Problem to work on: Pull out every line from the listing that has the word "shown".

## begin Data

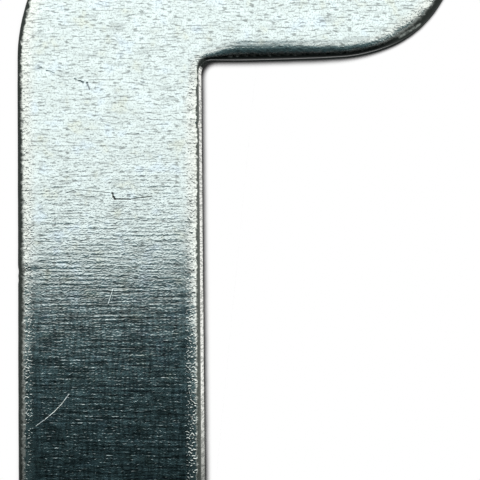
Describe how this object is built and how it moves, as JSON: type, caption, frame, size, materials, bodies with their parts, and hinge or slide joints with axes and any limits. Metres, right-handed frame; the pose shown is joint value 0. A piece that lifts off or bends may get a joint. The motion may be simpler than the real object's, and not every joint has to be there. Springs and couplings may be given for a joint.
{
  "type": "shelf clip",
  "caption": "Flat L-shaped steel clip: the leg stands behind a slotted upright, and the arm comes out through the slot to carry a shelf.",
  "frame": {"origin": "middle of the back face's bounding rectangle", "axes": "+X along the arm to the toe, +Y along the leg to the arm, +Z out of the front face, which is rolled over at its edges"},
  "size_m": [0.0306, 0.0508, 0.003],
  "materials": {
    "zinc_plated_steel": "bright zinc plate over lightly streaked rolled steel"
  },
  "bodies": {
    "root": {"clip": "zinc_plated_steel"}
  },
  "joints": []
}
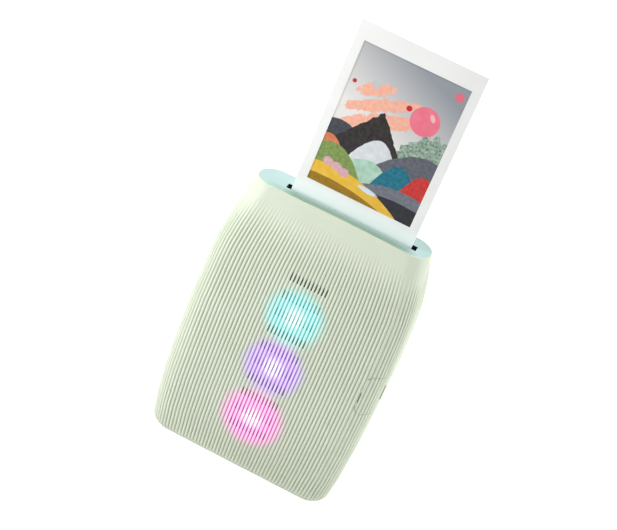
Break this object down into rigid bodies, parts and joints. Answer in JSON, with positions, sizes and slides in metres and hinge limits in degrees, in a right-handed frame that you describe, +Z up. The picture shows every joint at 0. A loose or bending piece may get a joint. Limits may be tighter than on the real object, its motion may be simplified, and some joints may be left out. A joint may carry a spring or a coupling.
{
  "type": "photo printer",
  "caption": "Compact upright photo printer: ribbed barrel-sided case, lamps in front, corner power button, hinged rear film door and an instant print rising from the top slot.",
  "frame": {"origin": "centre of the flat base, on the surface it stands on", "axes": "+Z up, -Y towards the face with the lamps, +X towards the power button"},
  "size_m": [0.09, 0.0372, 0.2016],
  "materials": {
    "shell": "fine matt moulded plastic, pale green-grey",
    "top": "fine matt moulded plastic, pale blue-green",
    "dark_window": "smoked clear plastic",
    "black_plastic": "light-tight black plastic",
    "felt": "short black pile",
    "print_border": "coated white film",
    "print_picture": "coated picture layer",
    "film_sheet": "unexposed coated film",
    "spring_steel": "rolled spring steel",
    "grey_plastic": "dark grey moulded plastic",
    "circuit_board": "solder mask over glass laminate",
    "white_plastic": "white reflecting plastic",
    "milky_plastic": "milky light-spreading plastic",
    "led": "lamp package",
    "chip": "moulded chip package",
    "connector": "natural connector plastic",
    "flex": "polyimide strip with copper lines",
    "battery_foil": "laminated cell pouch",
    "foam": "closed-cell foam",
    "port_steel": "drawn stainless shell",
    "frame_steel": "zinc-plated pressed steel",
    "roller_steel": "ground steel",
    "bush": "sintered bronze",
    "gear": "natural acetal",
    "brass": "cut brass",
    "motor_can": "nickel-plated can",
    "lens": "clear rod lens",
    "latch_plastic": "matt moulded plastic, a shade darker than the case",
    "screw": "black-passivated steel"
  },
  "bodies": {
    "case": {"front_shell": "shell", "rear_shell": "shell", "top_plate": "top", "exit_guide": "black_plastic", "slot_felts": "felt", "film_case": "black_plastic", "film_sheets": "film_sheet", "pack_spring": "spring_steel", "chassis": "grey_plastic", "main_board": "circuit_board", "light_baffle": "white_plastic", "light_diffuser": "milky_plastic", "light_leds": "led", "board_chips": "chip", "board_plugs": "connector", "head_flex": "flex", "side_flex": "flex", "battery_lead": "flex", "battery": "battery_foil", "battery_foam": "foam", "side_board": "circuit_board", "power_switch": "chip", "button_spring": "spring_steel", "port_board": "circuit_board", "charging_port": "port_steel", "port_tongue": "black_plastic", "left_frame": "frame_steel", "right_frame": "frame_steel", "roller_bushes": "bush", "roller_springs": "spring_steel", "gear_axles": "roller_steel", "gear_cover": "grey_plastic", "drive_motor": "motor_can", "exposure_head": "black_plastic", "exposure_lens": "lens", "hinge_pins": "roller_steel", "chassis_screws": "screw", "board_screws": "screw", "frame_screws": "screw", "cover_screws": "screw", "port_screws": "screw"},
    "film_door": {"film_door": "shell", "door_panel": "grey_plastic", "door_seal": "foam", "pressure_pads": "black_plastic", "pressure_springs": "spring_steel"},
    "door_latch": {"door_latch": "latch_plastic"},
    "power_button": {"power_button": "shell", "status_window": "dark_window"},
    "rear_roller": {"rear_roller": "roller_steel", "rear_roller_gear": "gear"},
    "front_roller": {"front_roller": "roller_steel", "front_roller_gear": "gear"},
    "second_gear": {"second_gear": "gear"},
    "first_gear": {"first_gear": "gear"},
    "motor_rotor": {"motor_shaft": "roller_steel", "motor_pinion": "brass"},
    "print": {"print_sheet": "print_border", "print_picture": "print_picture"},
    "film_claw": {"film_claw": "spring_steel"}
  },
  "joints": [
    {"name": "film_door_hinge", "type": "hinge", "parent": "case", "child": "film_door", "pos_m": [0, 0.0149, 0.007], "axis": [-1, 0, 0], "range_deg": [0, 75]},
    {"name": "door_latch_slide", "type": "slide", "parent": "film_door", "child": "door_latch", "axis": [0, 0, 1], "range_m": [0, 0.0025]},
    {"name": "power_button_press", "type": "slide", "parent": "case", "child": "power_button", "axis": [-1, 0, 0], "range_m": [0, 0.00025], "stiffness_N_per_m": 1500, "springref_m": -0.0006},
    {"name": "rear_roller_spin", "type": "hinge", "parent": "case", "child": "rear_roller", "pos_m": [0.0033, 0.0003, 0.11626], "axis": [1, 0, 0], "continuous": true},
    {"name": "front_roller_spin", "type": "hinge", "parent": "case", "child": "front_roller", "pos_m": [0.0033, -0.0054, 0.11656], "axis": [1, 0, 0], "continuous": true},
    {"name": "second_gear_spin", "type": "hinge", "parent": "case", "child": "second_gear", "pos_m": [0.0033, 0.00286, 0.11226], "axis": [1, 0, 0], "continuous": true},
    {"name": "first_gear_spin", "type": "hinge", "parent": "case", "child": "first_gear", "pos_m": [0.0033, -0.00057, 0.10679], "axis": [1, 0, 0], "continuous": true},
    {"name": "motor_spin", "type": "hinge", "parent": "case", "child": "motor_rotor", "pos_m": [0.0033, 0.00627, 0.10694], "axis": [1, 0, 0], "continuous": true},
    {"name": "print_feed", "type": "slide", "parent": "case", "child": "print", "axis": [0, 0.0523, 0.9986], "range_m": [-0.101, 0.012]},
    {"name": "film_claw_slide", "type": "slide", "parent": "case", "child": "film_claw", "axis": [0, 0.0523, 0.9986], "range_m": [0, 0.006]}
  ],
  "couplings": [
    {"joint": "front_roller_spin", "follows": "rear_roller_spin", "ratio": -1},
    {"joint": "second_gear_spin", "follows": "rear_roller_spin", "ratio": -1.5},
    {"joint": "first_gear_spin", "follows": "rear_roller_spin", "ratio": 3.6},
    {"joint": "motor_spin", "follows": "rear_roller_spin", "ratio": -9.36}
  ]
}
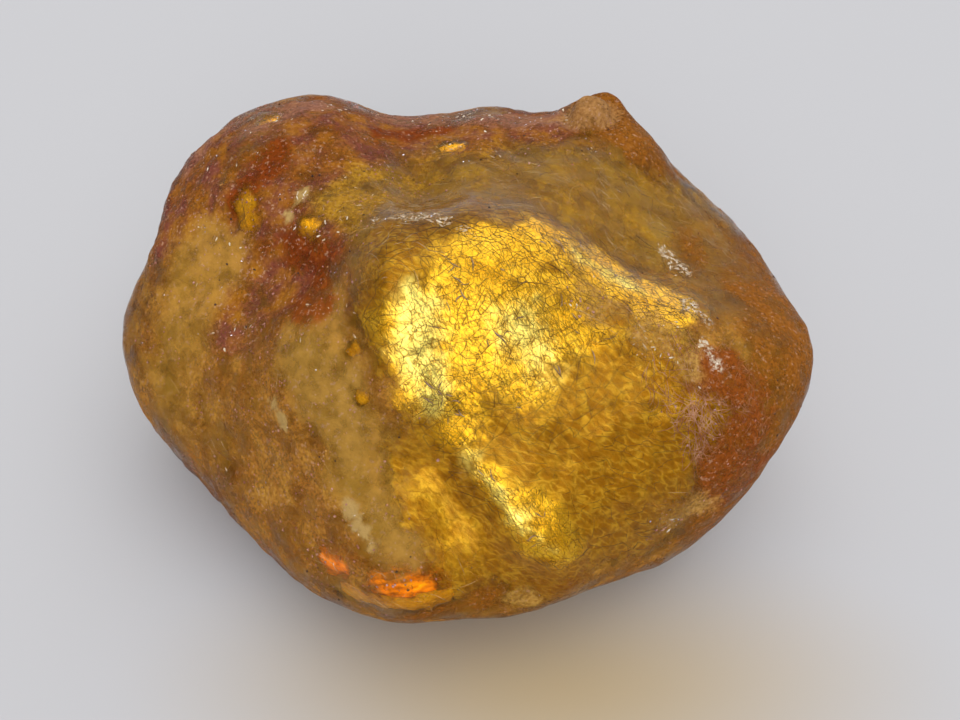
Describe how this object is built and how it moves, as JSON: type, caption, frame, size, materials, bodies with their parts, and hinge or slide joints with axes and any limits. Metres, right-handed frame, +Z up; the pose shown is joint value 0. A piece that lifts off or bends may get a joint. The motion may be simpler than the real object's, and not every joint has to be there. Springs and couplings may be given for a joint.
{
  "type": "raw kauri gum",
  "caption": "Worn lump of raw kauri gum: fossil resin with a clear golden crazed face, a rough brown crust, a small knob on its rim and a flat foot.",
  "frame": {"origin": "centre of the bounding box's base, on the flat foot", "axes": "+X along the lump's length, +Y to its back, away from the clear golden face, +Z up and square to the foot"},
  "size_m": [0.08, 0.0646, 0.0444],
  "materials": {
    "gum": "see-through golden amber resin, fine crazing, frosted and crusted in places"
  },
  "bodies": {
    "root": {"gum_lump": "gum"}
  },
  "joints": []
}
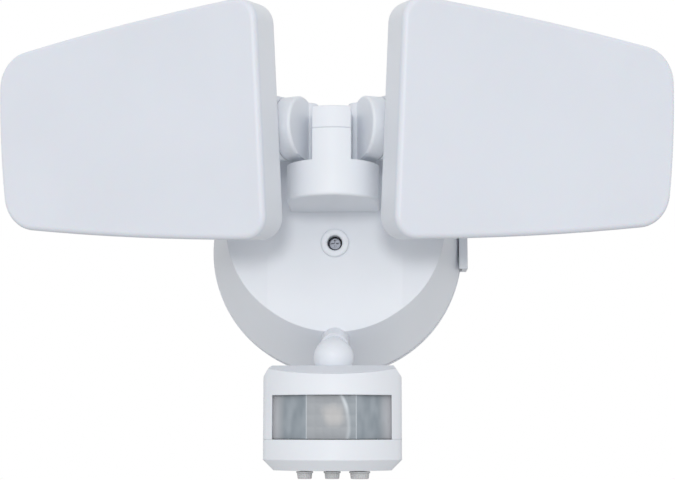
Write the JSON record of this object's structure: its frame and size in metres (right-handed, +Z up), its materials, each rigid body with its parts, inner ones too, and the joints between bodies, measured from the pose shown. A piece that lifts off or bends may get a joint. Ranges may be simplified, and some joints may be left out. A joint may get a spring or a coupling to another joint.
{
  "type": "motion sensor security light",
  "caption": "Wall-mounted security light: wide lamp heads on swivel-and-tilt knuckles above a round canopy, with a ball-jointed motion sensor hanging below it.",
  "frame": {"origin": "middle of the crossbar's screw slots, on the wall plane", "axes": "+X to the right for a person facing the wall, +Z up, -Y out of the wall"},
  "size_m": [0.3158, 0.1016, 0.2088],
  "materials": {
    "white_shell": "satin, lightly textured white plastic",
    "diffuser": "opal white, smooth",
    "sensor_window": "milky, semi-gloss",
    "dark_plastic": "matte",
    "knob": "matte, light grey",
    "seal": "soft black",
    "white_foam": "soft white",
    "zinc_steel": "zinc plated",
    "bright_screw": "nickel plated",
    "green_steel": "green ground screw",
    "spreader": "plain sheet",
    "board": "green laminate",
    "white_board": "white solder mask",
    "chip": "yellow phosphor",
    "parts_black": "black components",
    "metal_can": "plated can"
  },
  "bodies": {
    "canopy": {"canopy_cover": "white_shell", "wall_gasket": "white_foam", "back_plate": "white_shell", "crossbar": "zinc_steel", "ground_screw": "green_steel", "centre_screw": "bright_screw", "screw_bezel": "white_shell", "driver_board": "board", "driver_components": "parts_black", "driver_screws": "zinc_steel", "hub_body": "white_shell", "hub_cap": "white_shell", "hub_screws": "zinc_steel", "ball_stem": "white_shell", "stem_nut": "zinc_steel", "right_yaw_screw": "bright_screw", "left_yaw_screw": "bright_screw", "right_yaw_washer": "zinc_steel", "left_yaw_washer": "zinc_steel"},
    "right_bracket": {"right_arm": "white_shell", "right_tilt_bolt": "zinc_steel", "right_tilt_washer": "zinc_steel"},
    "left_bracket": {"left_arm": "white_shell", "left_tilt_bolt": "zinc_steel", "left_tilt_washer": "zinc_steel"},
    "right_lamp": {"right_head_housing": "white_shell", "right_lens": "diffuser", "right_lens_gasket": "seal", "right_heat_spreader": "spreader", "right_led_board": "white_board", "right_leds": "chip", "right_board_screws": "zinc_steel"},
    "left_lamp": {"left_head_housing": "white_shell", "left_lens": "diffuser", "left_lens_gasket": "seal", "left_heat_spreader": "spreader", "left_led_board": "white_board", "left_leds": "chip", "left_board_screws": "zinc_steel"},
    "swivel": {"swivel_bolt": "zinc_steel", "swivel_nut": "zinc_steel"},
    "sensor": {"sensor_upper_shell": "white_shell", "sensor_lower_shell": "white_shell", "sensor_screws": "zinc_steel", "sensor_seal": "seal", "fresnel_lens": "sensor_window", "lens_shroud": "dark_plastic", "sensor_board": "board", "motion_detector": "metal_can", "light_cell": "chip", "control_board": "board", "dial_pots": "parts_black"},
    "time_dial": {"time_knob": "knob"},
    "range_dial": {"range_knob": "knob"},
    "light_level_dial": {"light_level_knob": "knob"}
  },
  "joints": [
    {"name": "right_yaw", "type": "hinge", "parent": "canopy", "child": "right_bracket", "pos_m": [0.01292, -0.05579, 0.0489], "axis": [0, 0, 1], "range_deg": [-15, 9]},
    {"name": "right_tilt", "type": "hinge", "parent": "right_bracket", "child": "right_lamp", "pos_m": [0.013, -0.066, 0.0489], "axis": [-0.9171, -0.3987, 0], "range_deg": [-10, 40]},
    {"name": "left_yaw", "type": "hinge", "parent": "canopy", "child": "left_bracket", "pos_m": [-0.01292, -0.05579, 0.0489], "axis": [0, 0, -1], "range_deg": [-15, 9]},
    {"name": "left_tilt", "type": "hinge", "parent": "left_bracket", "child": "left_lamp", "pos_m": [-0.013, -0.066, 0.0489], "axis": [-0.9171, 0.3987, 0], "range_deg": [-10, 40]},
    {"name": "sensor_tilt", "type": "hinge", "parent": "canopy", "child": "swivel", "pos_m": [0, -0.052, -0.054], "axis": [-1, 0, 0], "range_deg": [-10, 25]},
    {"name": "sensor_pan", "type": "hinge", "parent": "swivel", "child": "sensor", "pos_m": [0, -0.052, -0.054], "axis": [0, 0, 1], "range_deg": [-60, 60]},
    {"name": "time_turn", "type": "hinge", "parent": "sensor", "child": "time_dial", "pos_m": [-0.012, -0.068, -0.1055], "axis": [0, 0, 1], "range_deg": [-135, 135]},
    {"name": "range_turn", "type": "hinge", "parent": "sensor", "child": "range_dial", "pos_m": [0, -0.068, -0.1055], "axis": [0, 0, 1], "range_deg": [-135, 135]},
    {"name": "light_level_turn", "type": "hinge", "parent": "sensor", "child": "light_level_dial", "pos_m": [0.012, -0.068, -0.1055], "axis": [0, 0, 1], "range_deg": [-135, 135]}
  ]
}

## end Data

Complete output:
Describe how this object is built and how it moves, as JSON: type, caption, frame, size, materials, bodies with their parts, and hinge or slide joints with axes and any limits. Metres, right-handed frame; the pose shown is joint value 0. A piece that lifts off or bends may get a joint. The motion may be simpler than the real object's, and not every joint has to be there. Springs and couplings may be given for a joint.
Describe how this object is built and how it moves, as JSON: type, caption, frame, size, materials, bodies with their parts, and hinge or slide joints with axes and any limits. Metres, right-handed frame, +Z up; the pose shown is joint value 0. A piece that lifts off or bends may get a joint. The motion may be simpler than the real object's, and not every joint has to be there. Springs and couplings may be given for a joint.
Write the JSON record of this object's structure: its frame and size in metres (right-handed, +Z up), its materials, each rigid body with its parts, inner ones too, and the joints between bodies, measured from the pose shown. A piece that lifts off or bends may get a joint. Ranges may be simplified, and some joints may be left out. A joint may get a spring or a coupling to another joint.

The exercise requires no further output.